Her charismatic ways enabled key players from the cane field laborers to the sugar barons to assemble for a dialogue via the Children of the Canes National Conferences held twice in Bacolod and at the Asian Institute of Management in Makati City. It was met with resistance at first and was confrontational between government and civil society, but eventually the talks flowed smoothly and the private sector along with the sugar barons agreed to continue the dialogue for as long as Sister Marivic convened.

It’s not only Sen. Miriam Santiago who eats death threats for breakfast. Sister Marivic shares the same meal as well. Being solace to many abused children, Sister Marivic receives the fiery end from the perpetrators. However, she remains unfazed.

Sister Marivic recently arrived from Mindoro after giving Counter Trafficking seminars in public schools. “God always takes care of me and my staff. He graced me with every blessing so I can save lives of the abused, exploited and trafficked persons. God is with me.

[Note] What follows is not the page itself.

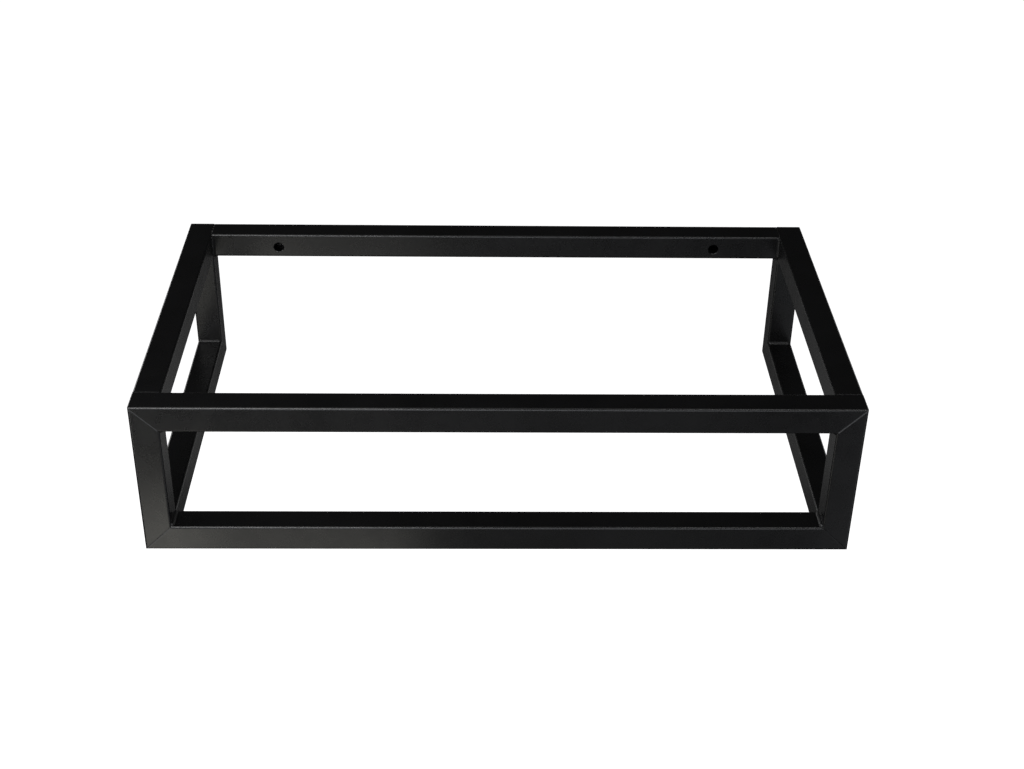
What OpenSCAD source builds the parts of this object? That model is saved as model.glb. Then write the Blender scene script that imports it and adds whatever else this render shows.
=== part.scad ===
// Wall-mounted washbasin frame of square steel tube.
// A mitred front frame, two side frames and a rear rail are welded into one rigid bracket.
// Axes: X runs along the wall, +Y points into the wall and +Z up, so the front faces -Y.
// The origin is on the wall plane, midway between the two wall screws.

/* [Overall size] */
// Width across the front
frame_w = 750; // [500:10:1200]
// Depth from the wall to the front face
frame_d = 415; // [300:5:600]
// Height from the underside to the top face
frame_h = 180; // [120:5:320]

/* [Square tube] */
// Outside width of the tube
tube_w = 30; // [20:1:40]
// Wall thickness of the tube
tube_wall = 2; // [1.2:0.1:3]
// Outside radius of the tube's long edges
tube_edge_r = 2.5; // [2:0.5:5]

/* [Wall fixing] */
// Distance from each end of the frame to the centre of its wall screw
hole_inset = 110; // [60:5:200]
// How far the wall screws lie below the middle of the rear rail
hole_offset = 2; // [0:0.5:3]
// Clearance hole for the screw, in the wall side of the rear rail
wall_hole_d = 7; // [4:0.5:8]
// Access hole for the screw head and its driver, in the front side of the rear rail
access_hole_d = 12; // [9:0.5:14]
// Edge taken off the rim of the access hole
rim_break = 0.6; // [0.2:0.1:1]

/* [Welds] */
// Leg of the fillet welds in the inside corners
bead_leg = 3; // [2:0.5:5]
// How far the filled seams lie below the faces beside them
seam_recess = 0.4; // [0.2:0.1:0.8]
// Width of the ground line along each mitre
mitre_line_w = 1.6; // [0.8:0.2:3]
// Depth of the ground line along each mitre
mitre_line_depth = 0.2; // [0.1:0.1:0.8]
// Radius ground on the outer corner of each mitre
corner_dress_r = 1.5; // [0.5:0.5:3]

/* [Hidden] */
$fn = 48;

steel_colour = [0.10, 0.10, 0.11];
weld_colour = [0.16, 0.16, 0.17];

// The wall screws lie at z = 0, a little below the middle of the rear rail
top_z = tube_w / 2 + hole_offset;
bottom_z = top_z - frame_h;
side_len = frame_d - tube_w;
rear_rail_len = frame_w - 2 * tube_w;
hole_x = frame_w / 2 - hole_inset;

// The radius inside the tube follows the outside one, but never closes up
inside_r = max(tube_edge_r - tube_wall, 0.5);
flat_w = tube_w - 2 * tube_edge_r;
// A filled seam stops short of the knife edge at its root
seam_root = tube_edge_r / 3;
// How far the weld's curved face bulges: the arc's centre lies this far behind the corner
bead_centre = 0.8 * bead_leg;
bead_face_r = sqrt(pow(bead_leg + bead_centre, 2) + pow(bead_centre, 2));
// Overrun of every cutter past the metal that it cuts
past = 1;

// ---------- Placing ----------

// The plane of the front frame: x along the front and z up, from the lower left corner
module front_plane() {
    translate([-frame_w / 2, -frame_d, bottom_z]) children();
}

// The plane of the left side frame: x from the wall to the front and z up, from the lower rear corner
module side_plane() {
    translate([-frame_w / 2, 0, bottom_z]) rotate([0, 0, -90]) children();
}

// Turns a bottom member of a plane into its top member
module at_top() {
    translate([0, 0, frame_h]) mirror([0, 0, 1]) children();
}

// Turns a member along x into one that stands up along z
module upright() {
    mirror([1, 0, -1]) children();
}

// The right half of the frame is the left one mirrored
module at_right() {
    mirror([1, 0, 0]) children();
}

// ---------- Tube ----------

module rounded_square(size, r) {
    square([size, size - 2 * r], center = true);
    square([size - 2 * r, size], center = true);
    for (x = [-1, 1], y = [-1, 1])
        translate([x, y] * (size / 2 - r)) circle(r);
}

// A length of tube along x, from the origin outwards, in y and z from 0 to tube_w
module square_cut_tube(length) {
    translate([0, tube_w / 2, tube_w / 2])
    rotate([90, 0, 90])
    linear_extrude(length)
    difference() {
        rounded_square(tube_w, tube_edge_r);
        rounded_square(tube_w - 2 * tube_wall, inside_r);
    }
}

// What the grinder takes off the sharp outer corner of a mitre
module corner_dressing() {
    difference() {
        translate([-past, -past]) square(corner_dress_r + past);
        translate([corner_dress_r, corner_dress_r]) circle(corner_dress_r);
    }
}

// The shallow line that grinding leaves along a mitre, on the side at y = 0
module mitre_line() {
    rotate([0, -45, 0])
    rotate([90, 0, 90])
    translate([0, 0, -past])
    linear_extrude(tube_w * sqrt(2) + 2 * past)
    polygon([
        [-mitre_line_depth, -mitre_line_w],
        [mitre_line_depth, 0],
        [-mitre_line_depth, mitre_line_w]
    ]);
}

// Cuts a tube's end at 45 degrees, with the long side of the tube at z = 0
module mitre_cut() {
    far = tube_w + past;
    translate([0, far, 0])
    rotate([90, 0, 0])
    linear_extrude(far + past) {
        polygon([[-past, -past], [far, far], [-past, far]]);
        corner_dressing();
    }
    mitre_line();
    translate([0, tube_w, 0]) mirror([0, 1, 0]) mitre_line();
}

module tube_mitred_at_start(length) {
    difference() {
        square_cut_tube(length);
        mitre_cut();
    }
}

module tube_mitred_at_both_ends(length) {
    difference() {
        tube_mitred_at_start(length);
        translate([length, 0, 0]) mirror([1, 0, 0]) mitre_cut();
    }
}

// ---------- Welds ----------

// A fillet weld in the corner between the two axes, with a slightly bulging face
module fillet_section() {
    intersection() {
        square(bead_leg);
        translate([-bead_centre, -bead_centre]) circle(bead_face_r);
    }
}

// Weld that fills the notch between a tube's round edge and the square end beside it
module seam_section() {
    difference() {
        translate([0, seam_recess]) square([tube_edge_r, tube_edge_r - seam_root - seam_recess]);
        translate([tube_edge_r, tube_edge_r]) circle(tube_edge_r);
    }
}

// Runs a section drawn in x and z across the flat width of a tube
module across_tube() {
    translate([0, tube_w - tube_edge_r, 0])
    rotate([90, 0, 0])
    linear_extrude(flat_w)
    children();
}

// Runs a section drawn in x and y up the flat height of a tube
module up_tube() {
    translate([0, 0, tube_edge_r]) linear_extrude(flat_w) children();
}

// Weld in the inside corner of a mitre
module mitre_weld() {
    across_tube() translate([tube_w, tube_w]) fillet_section();
}

// Weld around a square-cut tube that ends at x = 0 on a flat side
module butt_weld() {
    mirror([1, 0, 0]) {
        across_tube() translate([0, tube_w]) fillet_section();
        up_tube() translate([0, tube_w]) fillet_section();
    }
    across_tube() seam_section();
    up_tube() seam_section();
}

// ---------- Front frame ----------

module front_bottom_rail() {
    color(steel_colour) front_plane() tube_mitred_at_both_ends(frame_w);
}

module front_top_rail() {
    color(steel_colour) front_plane() at_top() tube_mitred_at_both_ends(frame_w);
}

module front_left_upright() {
    color(steel_colour) front_plane() upright() tube_mitred_at_both_ends(frame_h);
}

module weld_front_bottom_left() {
    color(weld_colour) front_plane() mitre_weld();
}

module weld_front_top_left() {
    color(weld_colour) front_plane() at_top() mitre_weld();
}

// ---------- Side frames ----------

module left_bottom_rail() {
    color(steel_colour) side_plane() tube_mitred_at_start(side_len);
}

module left_top_rail() {
    color(steel_colour) side_plane() at_top() tube_mitred_at_start(side_len);
}

module rear_left_upright() {
    color(steel_colour) side_plane() upright() tube_mitred_at_both_ends(frame_h);
}

module weld_rear_bottom_left() {
    color(weld_colour) side_plane() mitre_weld();
}

module weld_rear_top_left() {
    color(weld_colour) side_plane() at_top() mitre_weld();
}

module weld_left_bottom_rail() {
    color(weld_colour) side_plane() translate([side_len, 0, 0]) butt_weld();
}

module weld_left_top_rail() {
    color(weld_colour) side_plane() at_top() translate([side_len, 0, 0]) butt_weld();
}

// ---------- Rear rail ----------

// A wide hole for the screw head in the front side, and a small one for the screw in the wall side
module screw_passage() {
    rotate([90, 0, 0]) {
        translate([0, 0, -past]) cylinder(d = wall_hole_d, h = tube_w / 2 + past);
        translate([0, 0, tube_w / 2]) cylinder(d = access_hole_d, h = tube_w / 2 + past);
        translate([0, 0, tube_w - rim_break])
        cylinder(d1 = access_hole_d, d2 = access_hole_d + 2 * (rim_break + past), h = rim_break + past);
    }
}

module rear_top_rail() {
    color(steel_colour)
    difference() {
        translate([-rear_rail_len / 2, -tube_w, top_z - tube_w]) square_cut_tube(rear_rail_len);
        for (x = [-hole_x, hole_x]) translate([x, 0, 0]) screw_passage();
    }
}

module weld_rear_rail_right() {
    color(weld_colour)
    translate([rear_rail_len / 2, 0, top_z])
    mirror([0, 0, 1])
    mirror([0, 1, 0])
    butt_weld();
}

// ---------- The assembly ----------

front_top_rail();
front_bottom_rail();
front_left_upright();
at_right() front_left_upright();  // front_right_upright
left_top_rail();
at_right() left_top_rail();  // right_top_rail
left_bottom_rail();
at_right() left_bottom_rail();  // right_bottom_rail
rear_left_upright();
at_right() rear_left_upright();  // rear_right_upright
rear_top_rail();
weld_front_top_left();
at_right() weld_front_top_left();  // weld_front_top_right
weld_front_bottom_left();
at_right() weld_front_bottom_left();  // weld_front_bottom_right
weld_left_top_rail();
at_right() weld_left_top_rail();  // weld_right_top_rail
weld_left_bottom_rail();
at_right() weld_left_bottom_rail();  // weld_right_bottom_rail
weld_rear_top_left();
at_right() weld_rear_top_left();  // weld_rear_top_right
weld_rear_bottom_left();
at_right() weld_rear_bottom_left();  // weld_rear_bottom_right
at_right() weld_rear_rail_right();  // weld_rear_rail_left
weld_rear_rail_right();
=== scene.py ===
import math
import random

import bpy
from mathutils import Matrix, Vector


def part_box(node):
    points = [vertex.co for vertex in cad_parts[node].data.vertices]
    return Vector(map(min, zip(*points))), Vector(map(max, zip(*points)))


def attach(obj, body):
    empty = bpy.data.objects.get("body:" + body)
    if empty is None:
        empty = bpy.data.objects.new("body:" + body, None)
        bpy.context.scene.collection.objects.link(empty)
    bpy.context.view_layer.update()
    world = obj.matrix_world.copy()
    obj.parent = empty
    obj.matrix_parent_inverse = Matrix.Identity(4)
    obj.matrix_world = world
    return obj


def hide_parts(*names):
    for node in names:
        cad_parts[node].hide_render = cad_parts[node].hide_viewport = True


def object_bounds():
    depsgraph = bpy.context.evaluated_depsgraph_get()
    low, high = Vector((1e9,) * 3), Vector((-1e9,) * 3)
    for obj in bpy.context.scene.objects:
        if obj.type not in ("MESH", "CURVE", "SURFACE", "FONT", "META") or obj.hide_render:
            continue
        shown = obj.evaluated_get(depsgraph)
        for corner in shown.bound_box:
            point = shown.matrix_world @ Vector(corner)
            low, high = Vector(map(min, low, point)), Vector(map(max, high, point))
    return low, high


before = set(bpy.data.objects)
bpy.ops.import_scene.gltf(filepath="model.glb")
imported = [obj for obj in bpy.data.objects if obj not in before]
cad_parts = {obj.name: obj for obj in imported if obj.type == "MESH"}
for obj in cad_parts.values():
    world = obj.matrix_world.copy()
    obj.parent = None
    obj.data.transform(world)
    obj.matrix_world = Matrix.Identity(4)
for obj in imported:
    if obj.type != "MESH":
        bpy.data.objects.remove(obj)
cad_low, cad_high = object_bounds()

MM = 0.001
WHITE = (1.0, 1.0, 1.0)


# ---------- Measures taken from the frame ----------

side_low, side_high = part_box("left_top_rail")
foot_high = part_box("left_bottom_rail")[1]

TUBE = side_high.z - side_low.z

# The outside radius of the tube's edges, which the boxes of the frame don't tell
EDGE_R = 2.5 * MM
FLAT = TUBE - 2 * EDGE_R

# The faces that meet in the welded corners: half widths in x, places in y and z
INNER_X = cad_high.x - TUBE
OUTER_X = cad_high.x
FRONT_BACK_Y = side_low.y
REAR_FRONT_Y = cad_high.y - TUBE
TOP_UNDER_Z = side_low.z
FOOT_TOP_Z = foot_high.z

FRONT_MIDDLE_Y = cad_low.y + TUBE / 2
REAR_MIDDLE_Y = cad_high.y - TUBE / 2
SIDE_MIDDLE_X = cad_high.x - TUBE / 2
TOP_MIDDLE_Z = cad_high.z - TUBE / 2
FOOT_MIDDLE_Z = cad_low.z + TUBE / 2

X = Vector((1, 0, 0))
Y = Vector((0, 1, 0))
Z = Vector((0, 0, 1))


# ---------- Camera ----------

CAMERA_PLACE = Vector((-21.8, -1753.9, 888.2)) * MM
CAMERA_PITCH = math.radians(32.16)
CAMERA_YAW = math.radians(1.44)
CAMERA_ROLL = math.radians(0.97)
CAMERA_LENS_MM = 55.67


def make_camera():
    data = bpy.data.cameras.new("camera")
    data.sensor_width = 36
    data.lens = CAMERA_LENS_MM
    data.clip_start = 0.05
    data.clip_end = 50
    camera = bpy.data.objects.new("camera", data)
    bpy.context.scene.collection.objects.link(camera)
    turned = Matrix.Rotation(-CAMERA_YAW, 4, "Z")
    tipped = Matrix.Rotation(math.radians(90) - CAMERA_PITCH, 4, "X")
    rolled = Matrix.Rotation(CAMERA_ROLL, 4, "Z")
    camera.matrix_world = Matrix.Translation(CAMERA_PLACE) @ turned @ tipped @ rolled
    bpy.context.scene.camera = camera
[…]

I have nothing to fear,” she declares undauntedly.

Aside from being the international board member for Asia for Talitha Kum (International Network of Consecrated Life against Human Trafficking), Sister Marivic and her dynamic leadership has caused LVF to be granted the Maya Ajmera Sustainability award (worth $25,000) by the Global Fund for Children (USA) in 2011 and the 2012 STARS IMPACT award worth $100,000 in London. It was the first time a Philippine NGO was given such an award.

If there’s one pearl of wisdom this 2013 Outstanding Professional of the Year has imparted, it’s this: to have nothing is to gain everything, and that is a wealth beyond currency.